Challenge:
Give back an exact copy of the lines from the start of the material through the line bearing "const CHIP_OUTER_DEPTH = 0.85;". Include both ends and nothing else.

Source records:
—————
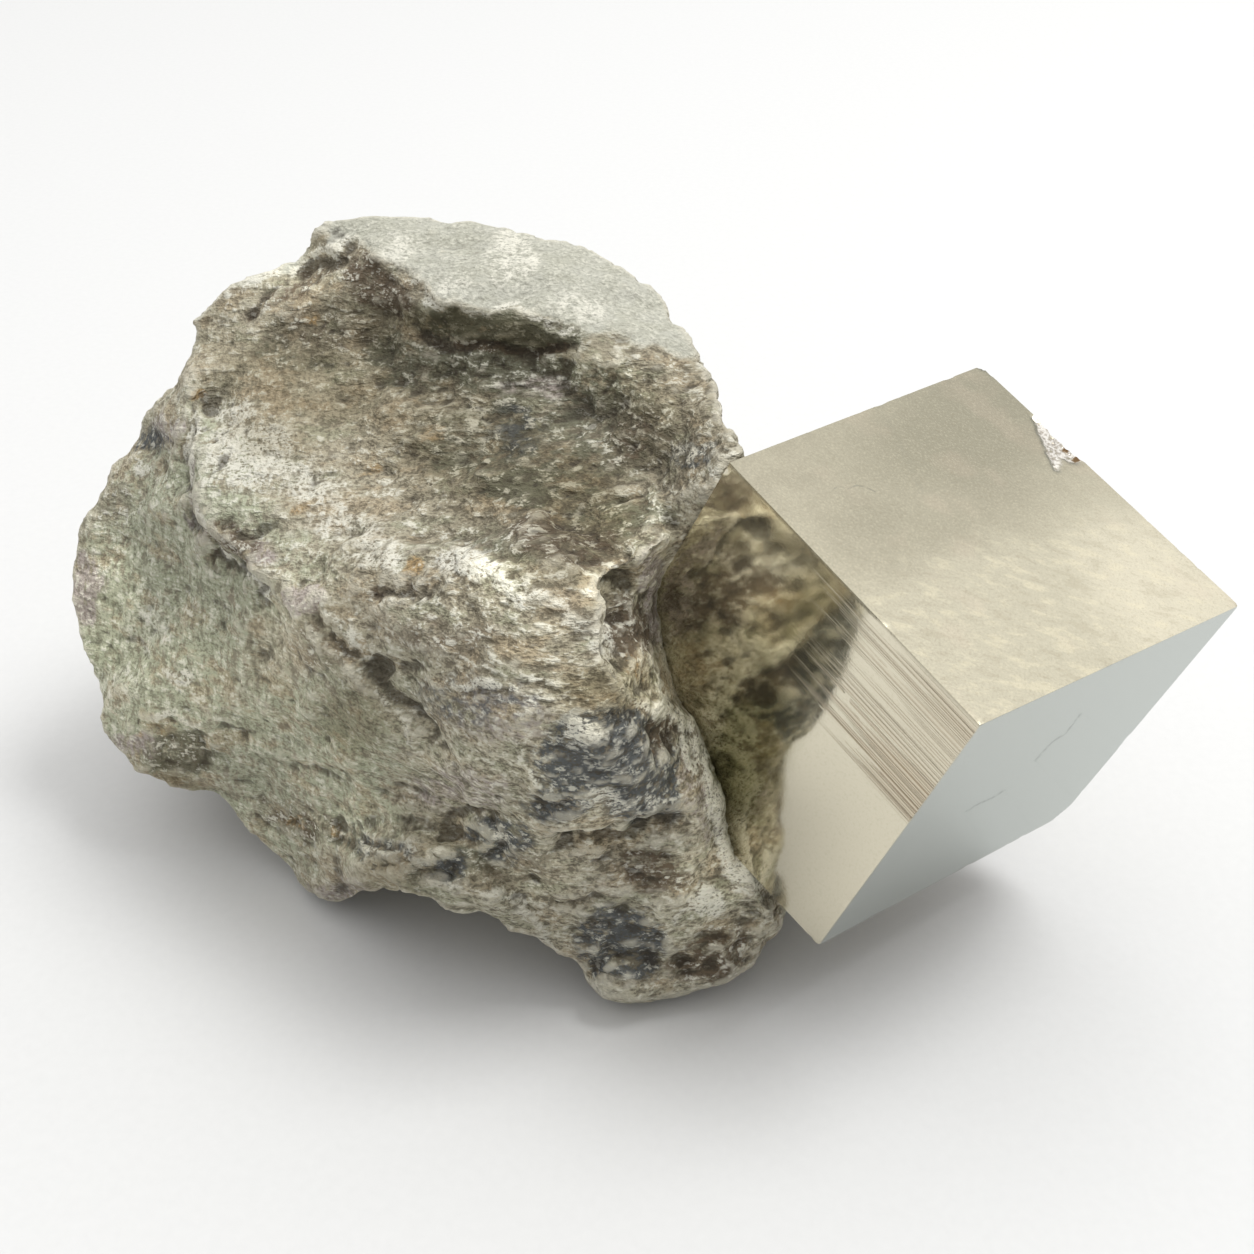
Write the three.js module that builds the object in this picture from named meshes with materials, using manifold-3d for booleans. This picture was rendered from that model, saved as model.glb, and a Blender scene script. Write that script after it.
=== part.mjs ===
// A single pyrite cube grown into a lump of foliated grey-green marl, resting on three low feet.
// Working frame in mm: x to the right, y to the back, z up from the table.

import * as THREE from 'three';
import { ConvexHull } from 'three/addons/math/ConvexHull.js';
import { ImprovedNoise } from 'three/addons/math/ImprovedNoise.js';
import { mergeVertices } from 'three/addons/utils/BufferGeometryUtils.js';
import Module from 'manifold-3d';

const wasm = await Module();
wasm.setup();

// Crystal
const CUBE_SIDE = 25;
const CUBE_WIDTH = 26.3;
const CUBE_DEPTH_LEFT = 23.1;
const CUBE_DEPTH_RIGHT = 25.1;
const CUBE_SKEW = 1.66;
const CUBE_ROOT_SPREAD = 2.1;
const CUBE_ROOT_DROP = 2;
const CUBE_FRONT_CORNER = new THREE.Vector3(20.5, -22.4, 33.2);
const CUBE_ROLL_DEG = 20.7;
const CUBE_PITCH_DEG = 4.8;
const CUBE_TURN_DEG = 42.2;
const WORN_CORNER = 1.6;
const WORN_BACK_CORNER = 0.5;
const SEAT_GAP = 0.3;

// Chip in the back-right top edge, measured along that edge from the back corner
const CHIP_START = 5.6;
const CHIP_END = 10.5;
const CHIP_REACH = 3;
const CHIP_DEPTH = 0.45;
const CHIP_OUTER_DEPTH = 0.85;

// Stone
const STONE_EDGE = 2.35;
const CREASE_KEPT = 0.32;
const LUMP_SIZE = 11;
const LUMP_HEIGHT = 0.7;
const FLAKE_SIZE = 4.6;
const FLAKE_HEIGHT = 0.55;
const FLAKE_STRETCH = 2.2;
const GRIT_SIZE = 2.6;
const GRIT_HEIGHT = 0.25;
const CALM_MIDDLE = new THREE.Vector3(5, -4, 32);
const CALM_INNER = 9;
const CALM_OUTER = 15;
const CALM_SHARE = 0.35;
const FLOOR_DROP = 12;
const FLOOR_SPAN = 200;

// From this point all of the broken front of the stone is in sight, and none of its back
const FRONT_EYE = new THREE.Vector3(0, -100, 94.5);
const FRONT_EYE_DIP_DEG = 35;

// Skyline of the stone, once round: left, top, right behind the crystal, and the lower edge
const SKYLINE = [
  [-39, 2.5, 8.5], [-41.7, 4.3, 10.5], [-42.2, 6.5, 12.9], [-43.8, 10, 16.2], [-44.6, 12, 19.6],
  [-43.4, 14, 23.2], [-40.8, 17, 26.9], [-38.4, 20, 30.6], [-35.6, 22, 33.6], [-33.6, 21.4, 36.1],
  [-34.3, 22, 38.3], [-32.4, 23.5, 39.9], [-29, 25, 41.4], [-26.2, 27, 41.6], [-24.4, 27.2, 44.2],
  [-21.5, 27.7, 44.7], [-18, 28, 45], [-15.4, 28.2, 45.2], [-9.9, 27.2, 44.5], [-5, 25.2, 43.9],
  [-0.3, 21.8, 42.9], [2.8, 18.2, 41.9], [5, 13.2, 41], [6.4, 9, 41], [6.5, 4, 40.8], [6.6, 0, 41],
  [7.8, -3.6, 41], [9.5, 2, 36], [11.5, 7, 29], [13, 12, 20], [14, 11, 12], [14.5, 6, 5], [13.6, -3, 3],
  [11.6, -8, 5], [10.8, -11, 3.9], [9.9, -12, 2.2], [8.4, -12.8, 0.9], [4.6, -13.6, -0.1],
  [1.7, -13.7, -0.2], [-1.2, -13.8, 0.3], [-4.9, -12.1, 2.6], [-8, -10.4, 3.4], [-10.9, -8.9, 3.6],
  [-14.9, -6.3, 3.6], [-20, -3.6, 1.2], [-22.1, -3.7, -0.2], [-24.1, -3.2, -0.2], [-27.1, -1.5, 0.8],
  [-30, 0.4, 3.3], [-32.4, 1.7, 6.7], [-35.8, 2, 7.8],
];
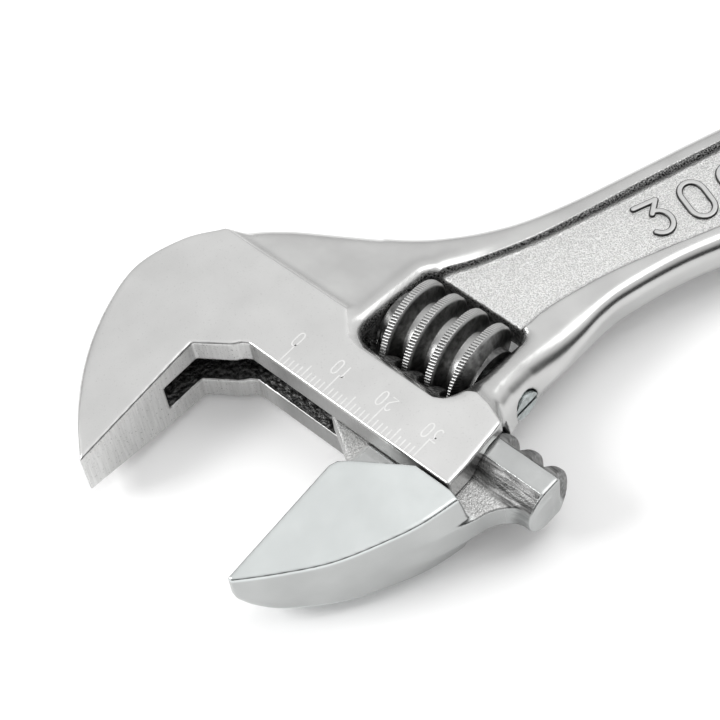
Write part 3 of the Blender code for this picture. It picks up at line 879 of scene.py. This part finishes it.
def area_light(name, place, size, power):
    data = bpy.data.lights.new(name, "AREA")
    data.shape = "RECTANGLE"
    data.size, data.size_y = size
    data.energy = power
    light = bpy.data.objects.new(name, data)
    bpy.context.collection.objects.link(light)
    light.location = place
    light.rotation_euler = (-Vector(place)).to_track_quat("-Z", "Y").to_euler()


def make_world():
    """A soft studio: bright overhead and behind the wrench, dark low down in front."""
    world = bpy.data.worlds.new("studio")
    bpy.context.scene.world = world
    world.use_nodes = True
    tree = world.node_tree
    sky = tree.nodes.new("ShaderNodeTexCoord")
    split = tree.nodes.new("ShaderNodeSeparateXYZ")
    tree.links.new(sky.outputs["Generated"], split.inputs[0])
    front = tree.nodes.new("ShaderNodeVectorMath")
    front.operation = "DOT_PRODUCT"
    tree.links.new(sky.outputs["Generated"], front.inputs[0])
    front.inputs[1].default_value = FRONT
    share = tree.nodes.new("ShaderNodeMapRange")
    share.interpolation_type = "SMOOTHSTEP"
    share.inputs["From Min"].default_value = FRONT_SHARE[0]
    share.inputs["From Max"].default_value = FRONT_SHARE[1]
    tree.links.new(front.outputs["Value"], share.inputs["Value"])
    mixed = tree.nodes.new("ShaderNodeMix")
    mixed.data_type = "RGBA"
    tree.links.new(share.outputs[0], mixed.inputs[0])
    for socket, levels in zip(mixed.inputs[6:8], (BACK_WALL, FRONT_WALL)):
        ramp = tree.nodes.new("ShaderNodeValToRGB")
        tree.links.new(split.outputs["Z"], ramp.inputs[0])
        tree.links.new(ramp.outputs[0], socket)
        stops = ramp.color_ramp.elements
        stops[0].position, stops[1].position = levels[0][0], levels[-1][0]
        for height, _ in levels[1:-1]:
            stops.new(height)
        for stop, (_, level) in zip(stops, levels):
            stop.color = (level, level, level, 1.0)
    background = tree.nodes["Background"]
    tree.links.new(mixed.outputs[2], background.inputs["Color"])
    level = tree.nodes.new("ShaderNodeMath")
    level.operation = "MULTIPLY_ADD"
    tree.links.new(split.outputs["X"], level.inputs[0])
    level.inputs[1].default_value = BRIGHTER_RIGHT
    level.inputs[2].default_value = WORLD_STRENGTH
    tree.links.new(level.outputs[0], background.inputs["Strength"])


def make_light():
    make_world()
    area_light("overhead_softbox", (0.5, 0.06, 1.14), (0.7, 0.7), 2.4)
    area_light("left_softbox", (-0.95, 0.3, 0.8), (0.5, 0.5), 9.5)


def main():
    bpy.context.scene.view_settings.view_transform = "Standard"
    make_camera()
    make_floor()
    make_light()
    make_body()
    make_scale()
    make_size_figures()
    make_jaw()
    make_worm()
    finish_cad_nodes()


main()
—————
Exercise output:
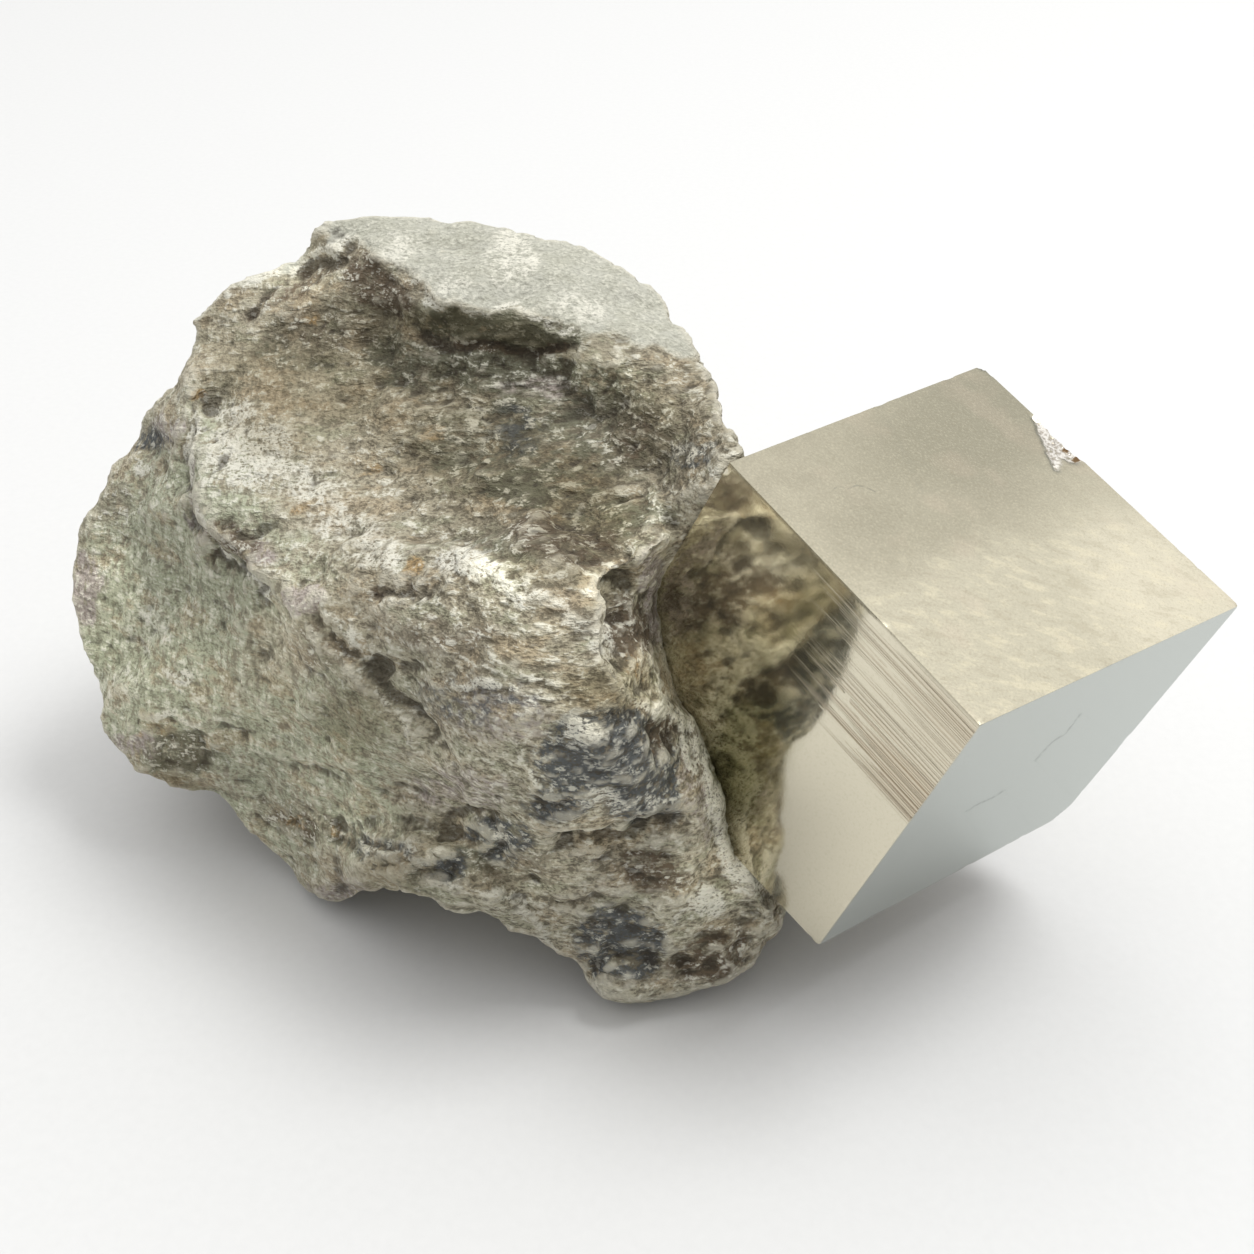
Write the three.js module that builds the object in this picture from named meshes with materials, using manifold-3d for booleans. This picture was rendered from that model, saved as model.glb, and a Blender scene script. Write that script after it.
=== part.mjs ===
// A single pyrite cube grown into a lump of foliated grey-green marl, resting on three low feet.
// Working frame in mm: x to the right, y to the back, z up from the table.

import * as THREE from 'three';
import { ConvexHull } from 'three/addons/math/ConvexHull.js';
import { ImprovedNoise } from 'three/addons/math/ImprovedNoise.js';
import { mergeVertices } from 'three/addons/utils/BufferGeometryUtils.js';
import Module from 'manifold-3d';

const wasm = await Module();
wasm.setup();

// Crystal
const CUBE_SIDE = 25;
const CUBE_WIDTH = 26.3;
const CUBE_DEPTH_LEFT = 23.1;
const CUBE_DEPTH_RIGHT = 25.1;
const CUBE_SKEW = 1.66;
const CUBE_ROOT_SPREAD = 2.1;
const CUBE_ROOT_DROP = 2;
const CUBE_FRONT_CORNER = new THREE.Vector3(20.5, -22.4, 33.2);
const CUBE_ROLL_DEG = 20.7;
const CUBE_PITCH_DEG = 4.8;
const CUBE_TURN_DEG = 42.2;
const WORN_CORNER = 1.6;
const WORN_BACK_CORNER = 0.5;
const SEAT_GAP = 0.3;

// Chip in the back-right top edge, measured along that edge from the back corner
const CHIP_START = 5.6;
const CHIP_END = 10.5;
const CHIP_REACH = 3;
const CHIP_DEPTH = 0.45;
const CHIP_OUTER_DEPTH = 0.85;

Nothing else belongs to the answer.